Cette attaque, qui n’est pas sans rappeler celle de la base navale de Karachi, en 2011 (10 militaires tués et des avions détruits ou endommagés) a été revendiquée par le Tehreek-e-Taliban Pakistan (TTP), le mouvement taleb pakistanais. « Nous avons mené l’attaque contre l’aéroport de Karachi pour venger la mort de Hakimullah Mehsud (ndlr, l’ancien chef du TTP, tué par une frappe aérienne en novembre 2013) », a affirmé, à l’AFP, Shahidullah Shahid, un porte-parole. Mais à Reuters, le même homme a assuré que « l’objectif L’objectif principal de cette attaque était de nuire au gouvernement, y compris en détournant des avions et détruire des installations de l’État ».

Cet assaut donné contre l’aéroport de Karachi signe l’échec des tentatives de pourparlers entreprise par le gouvernement pakistanais, emmené par Nawaz Sharif, afin de mettre un terme à une vague de violence qui ensanglante le pays depuis 2007. Mais le porte-parole du TTP a avancé que ces discussions n’étaient qu’un « leurre visant à neutraliser les talibans ».

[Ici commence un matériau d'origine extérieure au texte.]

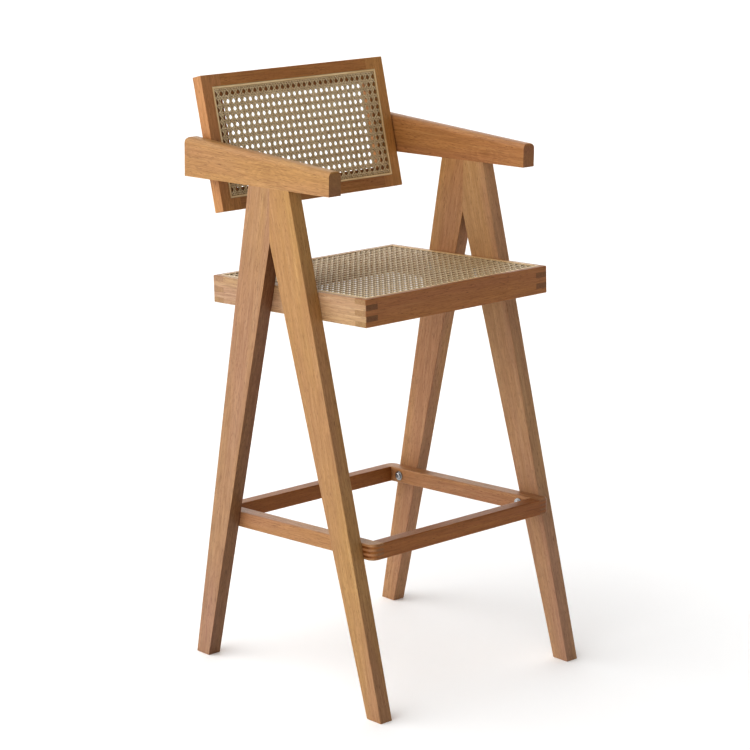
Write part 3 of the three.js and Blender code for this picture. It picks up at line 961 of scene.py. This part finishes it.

Pourtant, en mars, le TTP avait admis le principe d’un cessez-le-feu tandis qu’Islamabad s’engageait à suspendre les frappes aériennes réalisés dans les zones tribales, où trouvent refuge les jihadistes tout en se réservant le droit d’y avoir de nouveau recours le cas échéant. En mai, des raids de l’aviation pakistanaise (qui, curieusement, ont fait moins de bruit par rapport à ceux conduits par des drones américains), ont fait 60 tués environ parmi les insurgés dans le Nord-Waziristan.

Le TTP est une mosaïque de factions et il est parfois compliqué de s’y retrouver, d’autant plus que ces dernières peinent à s’entendre. Ces dernières semaines, une lutte fratricide entre deux d’entre-elles ont ainsi fait 90 tués. L’une, emmenée par Khan Said Sajna, considéré comme le dauphin de l’ex-n°2 du mouvement, Wali Ur-Rehman, tué par une frappe d’un drone, avait un différend avec celle dirigée par Sheher Yar, lequel revendique l’héritage d’Hakimullah Mehsud.  Ces dissensions ont conduit le chef du mouvement taleb pakistanais, le mollah Fazlullah, à interrompre les pourparlers de paix.

En attendant, suite à l’attaque de Karachi, les forces aériennes pakistanaises ont mené un nouveau raid dans les zones tribales. Mais il semblerait que sa finalité n’était pas de viser le TTP dans le Nord-Waziristan mais d’autres groupes implantés dans la région de Khyber, comme le Lashkar-e-Islam.

Les choses risquent de se compliquer davantage dans 18 mois, c’est à dire quand les troupes américaines auront totalement quitté l’Afghanistan, comme le président Obama l’a récemment annoncé. Là, les taliban pakistanais pourront disposer d’une base arrière et se réfugier derrière la Ligne Durand, qui sépare les deux pays.